[Records that describe objects]
----

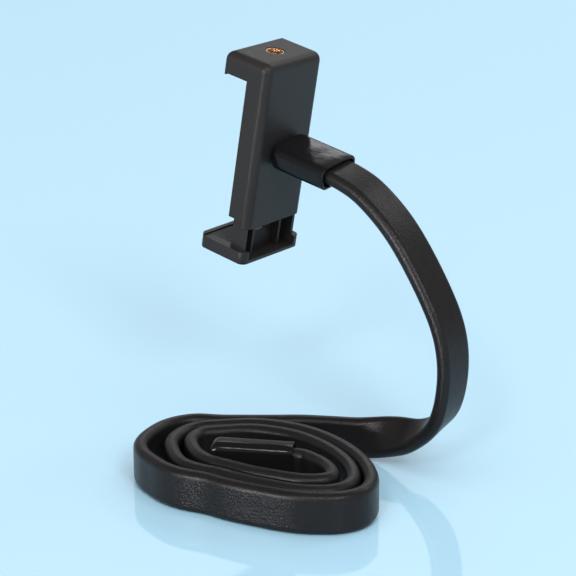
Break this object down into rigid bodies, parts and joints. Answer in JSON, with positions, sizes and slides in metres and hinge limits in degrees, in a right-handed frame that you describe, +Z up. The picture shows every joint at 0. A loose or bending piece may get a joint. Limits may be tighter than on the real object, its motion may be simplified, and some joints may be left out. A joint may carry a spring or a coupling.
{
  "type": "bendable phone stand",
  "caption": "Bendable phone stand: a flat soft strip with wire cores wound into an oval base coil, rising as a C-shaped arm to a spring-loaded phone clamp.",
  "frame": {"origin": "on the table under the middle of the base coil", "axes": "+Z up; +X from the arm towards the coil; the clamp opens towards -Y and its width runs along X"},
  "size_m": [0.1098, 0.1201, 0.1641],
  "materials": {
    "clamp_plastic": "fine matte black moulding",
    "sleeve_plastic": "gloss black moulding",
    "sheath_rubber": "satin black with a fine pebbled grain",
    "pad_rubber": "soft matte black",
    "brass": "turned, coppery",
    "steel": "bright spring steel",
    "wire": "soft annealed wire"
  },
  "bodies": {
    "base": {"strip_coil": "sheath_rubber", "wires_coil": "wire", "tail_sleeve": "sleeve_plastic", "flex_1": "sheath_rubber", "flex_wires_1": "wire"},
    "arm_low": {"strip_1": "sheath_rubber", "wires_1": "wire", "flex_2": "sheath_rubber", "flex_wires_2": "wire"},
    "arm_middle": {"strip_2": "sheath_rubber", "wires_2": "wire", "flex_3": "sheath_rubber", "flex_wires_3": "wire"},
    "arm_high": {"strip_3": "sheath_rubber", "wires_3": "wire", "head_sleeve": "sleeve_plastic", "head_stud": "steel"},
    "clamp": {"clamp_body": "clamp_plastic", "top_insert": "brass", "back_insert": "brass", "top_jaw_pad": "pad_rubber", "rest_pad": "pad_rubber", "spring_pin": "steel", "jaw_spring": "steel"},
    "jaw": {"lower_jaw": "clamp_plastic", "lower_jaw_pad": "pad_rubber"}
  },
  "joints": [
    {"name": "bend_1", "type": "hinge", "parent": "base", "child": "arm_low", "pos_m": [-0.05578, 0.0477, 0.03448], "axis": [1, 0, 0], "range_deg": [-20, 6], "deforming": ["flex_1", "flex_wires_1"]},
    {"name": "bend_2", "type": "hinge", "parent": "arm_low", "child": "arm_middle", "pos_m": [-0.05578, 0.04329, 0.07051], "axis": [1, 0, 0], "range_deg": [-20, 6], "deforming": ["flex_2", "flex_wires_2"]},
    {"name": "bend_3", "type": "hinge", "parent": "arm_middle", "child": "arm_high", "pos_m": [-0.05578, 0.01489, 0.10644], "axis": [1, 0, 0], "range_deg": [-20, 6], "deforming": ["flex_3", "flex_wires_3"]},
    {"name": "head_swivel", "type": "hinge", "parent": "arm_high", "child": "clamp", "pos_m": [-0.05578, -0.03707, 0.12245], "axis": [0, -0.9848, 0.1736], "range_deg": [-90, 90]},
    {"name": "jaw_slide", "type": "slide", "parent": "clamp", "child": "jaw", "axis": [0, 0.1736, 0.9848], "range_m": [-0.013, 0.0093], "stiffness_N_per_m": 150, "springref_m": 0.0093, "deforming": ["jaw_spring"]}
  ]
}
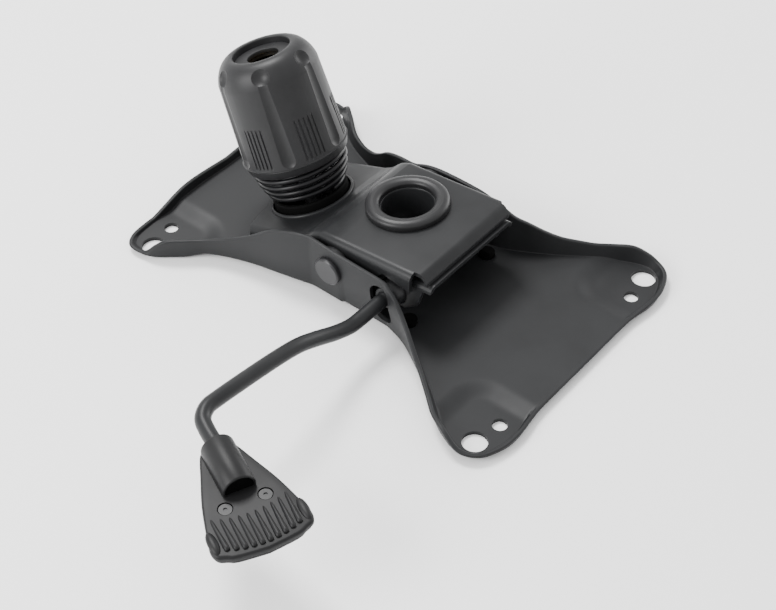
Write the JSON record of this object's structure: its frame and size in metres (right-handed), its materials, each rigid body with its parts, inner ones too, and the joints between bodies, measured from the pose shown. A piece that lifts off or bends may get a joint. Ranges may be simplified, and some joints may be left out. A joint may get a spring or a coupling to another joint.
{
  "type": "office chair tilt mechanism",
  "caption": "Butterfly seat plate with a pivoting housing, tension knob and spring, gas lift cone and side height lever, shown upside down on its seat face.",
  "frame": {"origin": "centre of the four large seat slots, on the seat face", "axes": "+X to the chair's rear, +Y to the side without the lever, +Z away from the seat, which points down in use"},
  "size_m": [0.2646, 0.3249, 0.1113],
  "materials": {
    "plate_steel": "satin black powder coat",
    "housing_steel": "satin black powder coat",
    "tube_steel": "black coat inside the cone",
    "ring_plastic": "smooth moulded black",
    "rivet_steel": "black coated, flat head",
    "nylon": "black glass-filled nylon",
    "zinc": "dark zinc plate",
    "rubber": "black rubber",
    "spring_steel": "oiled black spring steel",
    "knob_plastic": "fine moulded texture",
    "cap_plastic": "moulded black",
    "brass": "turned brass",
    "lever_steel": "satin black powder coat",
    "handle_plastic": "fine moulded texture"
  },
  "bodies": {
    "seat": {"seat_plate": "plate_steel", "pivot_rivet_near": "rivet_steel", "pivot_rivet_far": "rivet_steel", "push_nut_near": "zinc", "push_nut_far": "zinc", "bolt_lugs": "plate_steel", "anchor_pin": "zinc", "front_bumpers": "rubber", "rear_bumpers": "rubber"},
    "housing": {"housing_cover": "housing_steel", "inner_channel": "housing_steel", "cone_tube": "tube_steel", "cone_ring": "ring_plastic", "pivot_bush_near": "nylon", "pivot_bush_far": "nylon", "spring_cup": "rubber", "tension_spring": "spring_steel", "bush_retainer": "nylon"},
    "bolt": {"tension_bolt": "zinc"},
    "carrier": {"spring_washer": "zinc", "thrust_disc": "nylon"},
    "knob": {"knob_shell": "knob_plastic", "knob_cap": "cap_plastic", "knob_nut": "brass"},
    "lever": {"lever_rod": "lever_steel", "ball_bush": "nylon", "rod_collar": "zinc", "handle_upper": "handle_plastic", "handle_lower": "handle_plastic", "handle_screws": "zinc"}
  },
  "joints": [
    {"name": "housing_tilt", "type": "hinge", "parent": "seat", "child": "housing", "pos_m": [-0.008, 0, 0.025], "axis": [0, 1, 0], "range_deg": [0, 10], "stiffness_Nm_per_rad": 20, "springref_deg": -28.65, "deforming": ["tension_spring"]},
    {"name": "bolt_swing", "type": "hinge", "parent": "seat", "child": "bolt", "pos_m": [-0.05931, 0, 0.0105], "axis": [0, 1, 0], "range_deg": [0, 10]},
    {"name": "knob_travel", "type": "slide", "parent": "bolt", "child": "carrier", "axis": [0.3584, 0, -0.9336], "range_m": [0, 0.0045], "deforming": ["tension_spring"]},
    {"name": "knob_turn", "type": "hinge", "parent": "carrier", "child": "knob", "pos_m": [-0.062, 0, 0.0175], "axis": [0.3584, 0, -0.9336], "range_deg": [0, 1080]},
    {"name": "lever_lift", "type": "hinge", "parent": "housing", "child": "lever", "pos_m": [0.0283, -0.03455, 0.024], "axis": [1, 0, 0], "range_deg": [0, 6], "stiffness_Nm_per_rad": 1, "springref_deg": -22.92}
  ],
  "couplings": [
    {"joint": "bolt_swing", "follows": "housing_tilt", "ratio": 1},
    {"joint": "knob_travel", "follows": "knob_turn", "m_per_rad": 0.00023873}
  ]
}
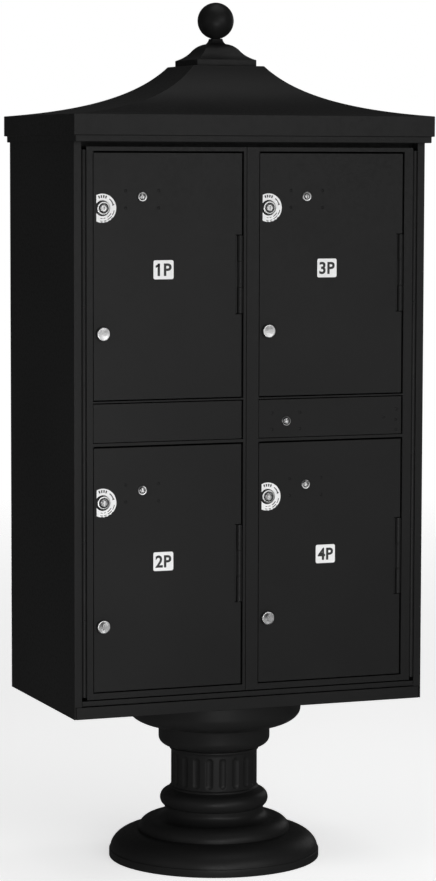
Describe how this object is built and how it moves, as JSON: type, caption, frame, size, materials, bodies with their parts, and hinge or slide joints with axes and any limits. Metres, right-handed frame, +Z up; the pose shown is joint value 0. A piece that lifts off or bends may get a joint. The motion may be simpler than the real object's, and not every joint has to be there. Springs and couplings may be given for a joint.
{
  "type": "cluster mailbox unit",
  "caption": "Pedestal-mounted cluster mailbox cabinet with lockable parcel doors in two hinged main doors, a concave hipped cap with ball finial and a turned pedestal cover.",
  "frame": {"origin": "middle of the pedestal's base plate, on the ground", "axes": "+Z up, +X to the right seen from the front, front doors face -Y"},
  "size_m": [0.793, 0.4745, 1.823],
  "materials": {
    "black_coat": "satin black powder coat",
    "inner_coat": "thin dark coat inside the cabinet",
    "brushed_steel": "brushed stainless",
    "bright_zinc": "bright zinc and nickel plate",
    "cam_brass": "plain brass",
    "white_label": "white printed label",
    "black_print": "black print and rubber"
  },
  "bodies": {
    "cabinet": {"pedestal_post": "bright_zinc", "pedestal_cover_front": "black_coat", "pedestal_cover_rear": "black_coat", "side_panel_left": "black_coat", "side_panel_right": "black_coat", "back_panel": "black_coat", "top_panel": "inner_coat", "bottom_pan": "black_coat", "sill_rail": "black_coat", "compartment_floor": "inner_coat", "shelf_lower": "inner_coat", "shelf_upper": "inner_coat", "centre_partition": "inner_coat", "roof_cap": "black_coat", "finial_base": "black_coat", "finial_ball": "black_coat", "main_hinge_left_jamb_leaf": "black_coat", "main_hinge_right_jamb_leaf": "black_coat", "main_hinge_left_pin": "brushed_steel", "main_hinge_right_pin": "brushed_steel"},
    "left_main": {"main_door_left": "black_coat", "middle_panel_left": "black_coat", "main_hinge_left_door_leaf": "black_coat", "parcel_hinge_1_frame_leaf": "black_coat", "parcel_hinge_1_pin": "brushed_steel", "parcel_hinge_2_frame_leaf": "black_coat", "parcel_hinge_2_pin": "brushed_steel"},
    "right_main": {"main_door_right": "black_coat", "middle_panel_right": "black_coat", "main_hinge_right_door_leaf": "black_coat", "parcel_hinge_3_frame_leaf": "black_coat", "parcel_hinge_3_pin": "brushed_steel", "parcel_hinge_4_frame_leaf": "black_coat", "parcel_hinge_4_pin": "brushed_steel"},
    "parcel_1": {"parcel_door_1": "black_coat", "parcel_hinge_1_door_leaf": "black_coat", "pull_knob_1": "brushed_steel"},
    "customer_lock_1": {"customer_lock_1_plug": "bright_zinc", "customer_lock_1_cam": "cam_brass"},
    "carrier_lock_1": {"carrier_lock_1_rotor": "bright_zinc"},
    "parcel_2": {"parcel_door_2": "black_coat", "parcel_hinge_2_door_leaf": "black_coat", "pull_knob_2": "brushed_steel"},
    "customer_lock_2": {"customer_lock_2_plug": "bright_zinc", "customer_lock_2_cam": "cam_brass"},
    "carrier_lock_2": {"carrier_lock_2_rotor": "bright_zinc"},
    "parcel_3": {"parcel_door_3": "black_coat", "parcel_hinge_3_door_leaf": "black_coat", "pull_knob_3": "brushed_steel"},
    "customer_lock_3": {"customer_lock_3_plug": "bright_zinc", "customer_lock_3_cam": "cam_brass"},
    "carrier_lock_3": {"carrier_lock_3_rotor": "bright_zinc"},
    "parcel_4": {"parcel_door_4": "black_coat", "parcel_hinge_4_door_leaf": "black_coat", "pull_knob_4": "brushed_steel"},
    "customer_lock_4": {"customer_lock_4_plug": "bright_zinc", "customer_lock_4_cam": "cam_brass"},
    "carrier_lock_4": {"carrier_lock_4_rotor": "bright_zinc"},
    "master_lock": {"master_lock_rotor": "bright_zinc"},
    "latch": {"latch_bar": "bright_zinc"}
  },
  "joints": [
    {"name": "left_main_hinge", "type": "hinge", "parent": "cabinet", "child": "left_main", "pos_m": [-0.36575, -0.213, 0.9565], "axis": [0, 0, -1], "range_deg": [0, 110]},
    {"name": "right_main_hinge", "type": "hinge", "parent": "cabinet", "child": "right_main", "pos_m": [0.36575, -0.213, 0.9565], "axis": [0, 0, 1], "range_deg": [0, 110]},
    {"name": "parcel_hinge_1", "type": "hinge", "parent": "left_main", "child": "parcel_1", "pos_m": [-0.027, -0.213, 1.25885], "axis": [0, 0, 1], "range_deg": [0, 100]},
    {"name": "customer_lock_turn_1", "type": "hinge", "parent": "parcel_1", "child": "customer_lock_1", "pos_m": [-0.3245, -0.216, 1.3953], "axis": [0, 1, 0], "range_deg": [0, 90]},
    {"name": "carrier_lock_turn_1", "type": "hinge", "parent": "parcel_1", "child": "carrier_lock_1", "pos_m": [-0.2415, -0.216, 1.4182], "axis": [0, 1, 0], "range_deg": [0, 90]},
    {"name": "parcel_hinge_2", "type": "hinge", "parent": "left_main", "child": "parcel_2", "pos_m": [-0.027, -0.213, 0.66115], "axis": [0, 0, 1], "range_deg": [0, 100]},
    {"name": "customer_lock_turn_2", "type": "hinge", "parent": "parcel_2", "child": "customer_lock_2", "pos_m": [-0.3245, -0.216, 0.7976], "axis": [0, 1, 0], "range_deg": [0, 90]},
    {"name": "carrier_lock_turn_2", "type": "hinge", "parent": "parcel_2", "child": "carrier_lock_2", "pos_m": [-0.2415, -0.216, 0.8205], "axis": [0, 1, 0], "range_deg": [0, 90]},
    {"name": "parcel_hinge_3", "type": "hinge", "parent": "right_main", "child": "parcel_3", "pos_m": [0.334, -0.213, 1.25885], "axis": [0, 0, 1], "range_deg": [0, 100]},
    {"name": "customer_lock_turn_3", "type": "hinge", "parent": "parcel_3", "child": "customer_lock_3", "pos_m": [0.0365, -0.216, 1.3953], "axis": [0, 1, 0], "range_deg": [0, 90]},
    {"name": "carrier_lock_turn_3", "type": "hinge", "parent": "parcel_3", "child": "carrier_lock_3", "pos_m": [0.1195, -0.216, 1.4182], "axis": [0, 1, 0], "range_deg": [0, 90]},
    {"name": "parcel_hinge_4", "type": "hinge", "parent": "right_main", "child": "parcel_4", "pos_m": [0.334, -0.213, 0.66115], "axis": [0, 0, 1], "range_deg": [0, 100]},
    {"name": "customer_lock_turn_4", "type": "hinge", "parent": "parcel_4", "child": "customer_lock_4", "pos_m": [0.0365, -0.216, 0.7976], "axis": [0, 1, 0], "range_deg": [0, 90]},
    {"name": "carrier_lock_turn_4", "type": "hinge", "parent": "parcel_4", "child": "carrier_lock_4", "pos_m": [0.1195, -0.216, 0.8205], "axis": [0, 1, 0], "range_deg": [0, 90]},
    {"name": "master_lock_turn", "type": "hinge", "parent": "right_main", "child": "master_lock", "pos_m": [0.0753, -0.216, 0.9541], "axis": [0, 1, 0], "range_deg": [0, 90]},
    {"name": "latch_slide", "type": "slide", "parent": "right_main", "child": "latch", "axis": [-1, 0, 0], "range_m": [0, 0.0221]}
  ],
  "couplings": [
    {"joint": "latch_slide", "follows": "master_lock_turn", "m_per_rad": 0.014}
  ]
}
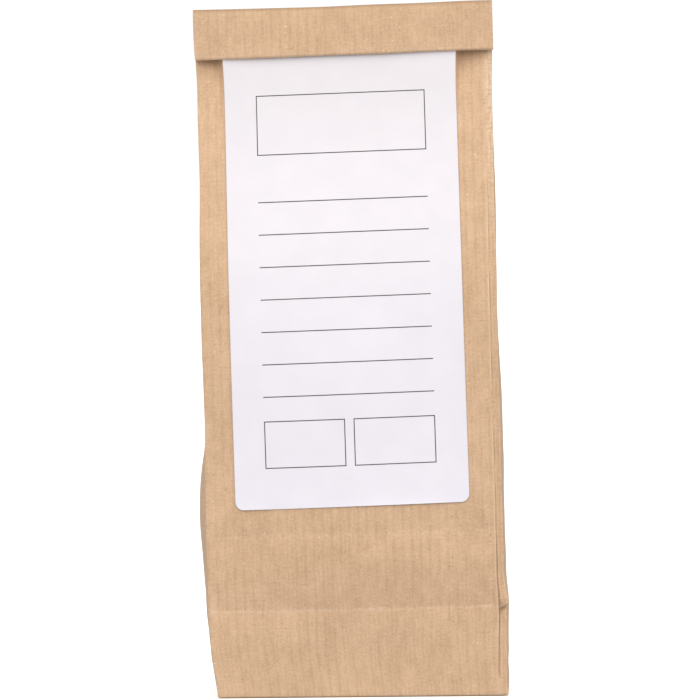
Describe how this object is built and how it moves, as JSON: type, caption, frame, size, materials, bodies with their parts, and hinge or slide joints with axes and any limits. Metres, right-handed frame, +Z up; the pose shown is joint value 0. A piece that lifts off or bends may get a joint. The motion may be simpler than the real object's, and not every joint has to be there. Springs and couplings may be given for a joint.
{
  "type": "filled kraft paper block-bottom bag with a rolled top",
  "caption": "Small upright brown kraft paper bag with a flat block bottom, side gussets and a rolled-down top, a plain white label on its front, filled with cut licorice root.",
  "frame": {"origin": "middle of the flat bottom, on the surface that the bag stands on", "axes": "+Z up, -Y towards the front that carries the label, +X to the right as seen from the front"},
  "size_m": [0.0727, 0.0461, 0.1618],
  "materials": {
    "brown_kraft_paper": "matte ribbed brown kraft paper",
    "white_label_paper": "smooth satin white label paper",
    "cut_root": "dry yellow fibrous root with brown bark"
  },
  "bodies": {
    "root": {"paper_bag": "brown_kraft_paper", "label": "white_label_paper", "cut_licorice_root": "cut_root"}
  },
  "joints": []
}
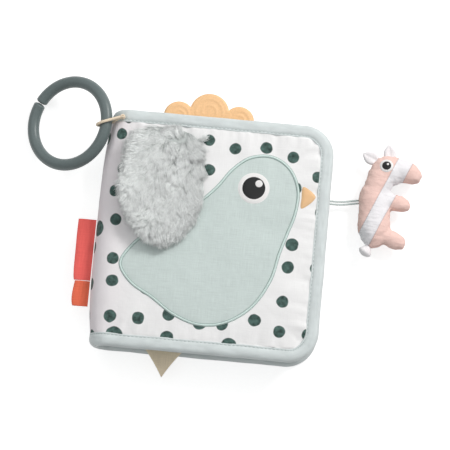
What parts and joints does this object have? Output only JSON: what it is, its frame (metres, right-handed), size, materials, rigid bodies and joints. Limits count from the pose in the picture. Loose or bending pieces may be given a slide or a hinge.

----

TASK DIRECTIONS: Spot every line that holds "down" and copy it.

SOLVED PROBLEM:
Break this object down into rigid bodies, parts and joints. Answer in JSON, with positions, sizes and slides in metres and hinge limits in degrees, in a right-handed frame that you describe, +Z up. The picture shows every joint at 0. A loose or bending piece may get a joint. Limits may be tighter than on the real object, its motion may be simplified, and some joints may be left out. A joint may carry a spring or a coupling.
  "caption": "Butterfly seat plate with a pivoting housing, tension knob and spring, gas lift cone and side height lever, shown upside down on its seat face.",
  "frame": {"origin": "centre of the four large seat slots, on the seat face", "axes": "+X to the chair's rear, +Y to the side without the lever, +Z away from the seat, which points down in use"},
  "caption": "Small upright brown kraft paper bag with a flat block bottom, side gussets and a rolled-down top, a plain white label on its front, filled with cut licorice root.",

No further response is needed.